Same time, online. On building Synchronous Social Services

One of the people who has inspired me to try to write more is John Borthwick, who we are lucky to have as an investor in Songkick. He and Andy have written heavily on and invested in the theme of the ‘now’ or 'real time’ web. There’s a subset of that 'now’ meme that I’m particularly excited about, and that is synchronous social services.

I love live music, and Songkick’s mission is to make it a more mainstream experience. It is probably the largest scale 'synchronous’ offline social experience you can have. 100,000 people all standing in a field as Jay-Z comes out and satirises the British Rock Establishment at Glastonbury:

Why could online synchronous experiences be a big deal?

Over the past few years, two of the most unique web applications to emerge have been Chatroulette and Turntable.fm. For me the reason for that is that they have introduced new modes of synchronous social behaviour.

Humans do things everyday that require offline synchronicity - same place, same time, same focus. Meals, concerts, playing games or sport, surgical operations, sex, demonstrations, and good old conversation over a pint.

Moving something online typically dilutes it for me - I’m less excited about watching a livestream of a band play live than seeing them in the flesh. However there are ways in which moving an experience online can relax constraints and create important new experiences:

1. Removing the constraint of co-location

This is the most common derivation of synchronous or semi-synchronous web services - enabling things that would have normally happened offline, to still happen, even when the parties are not in the same location. E.g Skype, IM. Keeping in touch with loved ones is such a deep human need that these services reached epic scale relatively early in the web’s evolution.
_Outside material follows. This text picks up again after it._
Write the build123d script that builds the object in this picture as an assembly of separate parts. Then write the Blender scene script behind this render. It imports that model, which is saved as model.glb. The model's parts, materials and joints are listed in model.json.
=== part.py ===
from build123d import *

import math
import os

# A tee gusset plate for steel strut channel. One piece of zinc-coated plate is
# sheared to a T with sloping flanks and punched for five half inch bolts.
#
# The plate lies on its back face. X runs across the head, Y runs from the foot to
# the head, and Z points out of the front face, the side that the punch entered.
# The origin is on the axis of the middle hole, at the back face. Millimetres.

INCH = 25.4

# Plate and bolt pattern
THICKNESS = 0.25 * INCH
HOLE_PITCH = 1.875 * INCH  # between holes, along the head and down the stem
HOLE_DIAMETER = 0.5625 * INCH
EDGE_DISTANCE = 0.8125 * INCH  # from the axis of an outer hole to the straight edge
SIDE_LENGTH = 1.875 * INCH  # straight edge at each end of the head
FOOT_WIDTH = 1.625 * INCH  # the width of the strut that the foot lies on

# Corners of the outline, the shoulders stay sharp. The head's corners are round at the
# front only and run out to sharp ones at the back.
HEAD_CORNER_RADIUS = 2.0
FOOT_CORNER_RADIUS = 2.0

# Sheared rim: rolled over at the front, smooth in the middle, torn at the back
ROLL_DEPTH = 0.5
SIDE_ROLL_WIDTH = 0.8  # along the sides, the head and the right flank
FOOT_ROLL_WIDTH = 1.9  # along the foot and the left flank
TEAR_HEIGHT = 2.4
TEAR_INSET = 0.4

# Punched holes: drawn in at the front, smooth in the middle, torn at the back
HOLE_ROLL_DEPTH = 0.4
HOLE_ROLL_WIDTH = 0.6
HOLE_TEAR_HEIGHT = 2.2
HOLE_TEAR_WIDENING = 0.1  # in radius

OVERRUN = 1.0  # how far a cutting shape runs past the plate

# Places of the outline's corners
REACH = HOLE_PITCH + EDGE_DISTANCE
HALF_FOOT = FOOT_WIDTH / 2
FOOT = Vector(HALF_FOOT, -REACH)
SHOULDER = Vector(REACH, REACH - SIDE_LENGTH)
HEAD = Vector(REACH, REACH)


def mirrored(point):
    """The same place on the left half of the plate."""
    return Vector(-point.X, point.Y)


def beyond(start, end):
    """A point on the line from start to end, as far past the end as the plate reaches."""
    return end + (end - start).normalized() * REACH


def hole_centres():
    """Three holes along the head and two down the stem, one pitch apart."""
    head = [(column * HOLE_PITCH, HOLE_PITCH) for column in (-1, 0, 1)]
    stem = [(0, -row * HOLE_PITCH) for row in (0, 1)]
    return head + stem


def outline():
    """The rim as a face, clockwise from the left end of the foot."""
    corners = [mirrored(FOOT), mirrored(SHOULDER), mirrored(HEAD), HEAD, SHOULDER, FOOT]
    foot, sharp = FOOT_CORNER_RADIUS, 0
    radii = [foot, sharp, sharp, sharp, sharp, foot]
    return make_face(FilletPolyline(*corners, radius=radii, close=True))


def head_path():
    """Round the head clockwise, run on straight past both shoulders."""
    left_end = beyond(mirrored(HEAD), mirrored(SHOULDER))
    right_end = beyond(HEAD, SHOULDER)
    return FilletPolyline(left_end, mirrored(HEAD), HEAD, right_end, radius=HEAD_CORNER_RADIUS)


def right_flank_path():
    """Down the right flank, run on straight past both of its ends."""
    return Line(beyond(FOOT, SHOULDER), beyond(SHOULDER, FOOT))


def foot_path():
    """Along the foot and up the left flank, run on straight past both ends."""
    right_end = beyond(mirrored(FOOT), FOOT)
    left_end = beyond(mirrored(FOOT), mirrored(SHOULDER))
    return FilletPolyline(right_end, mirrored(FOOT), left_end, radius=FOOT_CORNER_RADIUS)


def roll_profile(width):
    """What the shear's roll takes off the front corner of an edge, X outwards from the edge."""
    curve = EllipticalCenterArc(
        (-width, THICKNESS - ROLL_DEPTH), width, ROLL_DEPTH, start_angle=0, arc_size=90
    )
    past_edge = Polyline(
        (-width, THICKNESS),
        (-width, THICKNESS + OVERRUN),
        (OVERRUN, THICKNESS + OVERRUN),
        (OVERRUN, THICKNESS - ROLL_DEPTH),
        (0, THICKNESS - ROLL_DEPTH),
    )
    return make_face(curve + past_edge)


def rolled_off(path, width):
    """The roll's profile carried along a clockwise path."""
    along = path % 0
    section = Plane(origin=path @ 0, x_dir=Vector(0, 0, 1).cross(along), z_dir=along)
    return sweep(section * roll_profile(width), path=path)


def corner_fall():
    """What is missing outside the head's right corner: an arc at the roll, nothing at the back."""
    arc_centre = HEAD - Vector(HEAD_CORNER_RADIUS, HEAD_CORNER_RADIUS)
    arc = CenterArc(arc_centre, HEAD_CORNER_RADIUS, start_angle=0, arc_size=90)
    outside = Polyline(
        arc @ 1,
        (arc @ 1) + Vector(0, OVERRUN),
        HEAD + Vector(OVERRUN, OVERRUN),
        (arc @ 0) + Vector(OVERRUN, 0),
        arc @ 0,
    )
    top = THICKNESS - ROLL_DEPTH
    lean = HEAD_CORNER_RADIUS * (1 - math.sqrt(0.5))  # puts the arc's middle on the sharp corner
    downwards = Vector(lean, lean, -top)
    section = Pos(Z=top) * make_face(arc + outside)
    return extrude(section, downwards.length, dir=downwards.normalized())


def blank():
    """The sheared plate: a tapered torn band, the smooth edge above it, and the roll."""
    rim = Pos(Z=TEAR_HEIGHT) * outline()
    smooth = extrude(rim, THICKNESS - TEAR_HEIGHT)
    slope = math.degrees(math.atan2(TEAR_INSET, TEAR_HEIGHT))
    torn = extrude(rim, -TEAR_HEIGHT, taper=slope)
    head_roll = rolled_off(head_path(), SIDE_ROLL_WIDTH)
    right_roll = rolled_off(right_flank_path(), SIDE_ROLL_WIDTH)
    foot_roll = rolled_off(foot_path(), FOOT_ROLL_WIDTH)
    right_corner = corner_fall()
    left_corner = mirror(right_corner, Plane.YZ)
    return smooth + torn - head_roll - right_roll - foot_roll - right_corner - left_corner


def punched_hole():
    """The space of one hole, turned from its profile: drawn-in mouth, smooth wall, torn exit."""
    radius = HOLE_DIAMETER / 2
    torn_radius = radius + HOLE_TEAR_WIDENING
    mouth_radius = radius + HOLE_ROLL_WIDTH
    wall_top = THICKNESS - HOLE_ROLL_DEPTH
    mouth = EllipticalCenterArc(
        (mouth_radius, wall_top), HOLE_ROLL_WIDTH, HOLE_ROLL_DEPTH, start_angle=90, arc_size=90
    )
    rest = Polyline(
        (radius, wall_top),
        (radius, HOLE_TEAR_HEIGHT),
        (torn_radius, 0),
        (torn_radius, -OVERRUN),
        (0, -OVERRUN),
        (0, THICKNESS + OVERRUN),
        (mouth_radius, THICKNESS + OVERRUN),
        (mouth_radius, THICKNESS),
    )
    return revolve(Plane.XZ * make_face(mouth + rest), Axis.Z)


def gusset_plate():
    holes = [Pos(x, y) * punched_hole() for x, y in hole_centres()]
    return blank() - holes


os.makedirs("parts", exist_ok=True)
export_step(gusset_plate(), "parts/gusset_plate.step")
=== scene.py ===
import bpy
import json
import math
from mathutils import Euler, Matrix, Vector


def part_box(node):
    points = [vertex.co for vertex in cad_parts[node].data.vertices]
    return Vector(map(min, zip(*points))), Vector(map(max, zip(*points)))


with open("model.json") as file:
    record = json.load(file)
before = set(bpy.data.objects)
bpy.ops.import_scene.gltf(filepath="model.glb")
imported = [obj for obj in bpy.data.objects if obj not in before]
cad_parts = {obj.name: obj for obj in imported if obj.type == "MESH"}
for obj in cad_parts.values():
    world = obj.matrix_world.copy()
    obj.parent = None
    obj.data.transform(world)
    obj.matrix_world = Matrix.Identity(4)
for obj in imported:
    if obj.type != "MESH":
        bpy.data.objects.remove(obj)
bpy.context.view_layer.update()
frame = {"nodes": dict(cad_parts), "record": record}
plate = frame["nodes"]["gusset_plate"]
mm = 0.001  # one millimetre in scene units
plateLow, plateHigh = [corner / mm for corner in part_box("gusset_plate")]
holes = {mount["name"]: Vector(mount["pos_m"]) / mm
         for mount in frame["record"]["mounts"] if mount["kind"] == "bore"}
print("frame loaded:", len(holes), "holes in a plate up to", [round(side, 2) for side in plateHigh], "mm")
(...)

We will trade the vitality of a face to face conversation for an online version if that is all we can have.

Another example of this is telesurgery, enabling surgical specialists to perform operations wherever a patient is located assuming a telerobotic setup is possible.

Now, same place = the internet.

This is part of the magic of Turntable for me - being able to listen to music with someone wherever they are, similar to how I would sit with a friend playing records back and forth for an evening. I think this is part of why the international licensing issues that have cut off Turntable everywhere outside of the US have felt so brutal.

2. Removing the constraints of location size & increasing number of synchronous participants

Massive synchronous multiplayer games are an interesting example. Offline games are somewhat constrained by the number of people you can fit round a board or console. I’m fascinated by new online synchronous games that combine the elegance of Go or Chess with a huge volume of concurrent players.

Another is around concurrently consuming media. This is part of the magic of 4chan, tens of thousands of concurrent viewers and the consequences of that synchronicity.

Another offline example of synchronous social behaviour that hasn’t really migrated online yet is demonstrations. I’m not talking about some Facebook poll that builds up asynchronously over time, but the online equivalent of the 1963 Civil Rights March. It’s a more frivolous use case, but Anthony’s idea to hold back a Hypem relaunch until 10,000 people were concurrently on the Hypem homepage was an early (2007!) and super creative indicator of how a demonstration could move synchronously online.

3. Removing some of the risks of offline synchronous behaviour

The way that Chatroulette lowered the risk of meeting new people 'face to face’ was a  example of this. Yes online you might see a penis, but it’s not going get worse that that. This 'lower risk’ version of offline synchronous social experiences feels very ripe for exploration.

4. Relaxed identity constraint

I’m a believer in the need for pseudonymous or anonymous social experiences. Offline this has always been possible - from the bar in Lost in Translation, to a fancy dress party.

Virtual worlds like Second Life felt like an example of this but I think we’ll see more modern equivalents emerge in the next few years. A place to experiment with our identities.

A lack of distribution for synchronous social services?

That’s all well and good, but the 2 coolest new synchronous services that I’ve mentioned have both suffered from the same engagement pattern.

(source: Alexa)

(Source: Alexa)

There are people out there arguing that this is to do with penises, or the services being non-substantive. I don’t agree with that. I think they’re seriously cool and should be growing not declining. I think the spike/crash might be due to the lack of a distribution channel for synchronous experiences. Facebook, Twitter and Google all are asynchronous distribution platforms. Yes, if you spend enough time on twitter, it moves closer to synchronous, but like IM it’s designed to approach synchronicity asymptotically and never quite reach it.

These existing distribution platforms allow these new synchronous services to grow explosively as chatter & buzz build over time, but there is no distribution to drive continued synchronous engagement.

I think we’ll see some kind of distribution mechanism for synchronous experiences emerge and when it does, a wider set of synchronous online experiences will emerge, and see more stable engagement patterns. Mobile seems like where this will occur given the need for an immediate response.

I’m excited to see what happens next. Meanwhile am going to enjoy being in the US for a week and head to Turntable for an hour.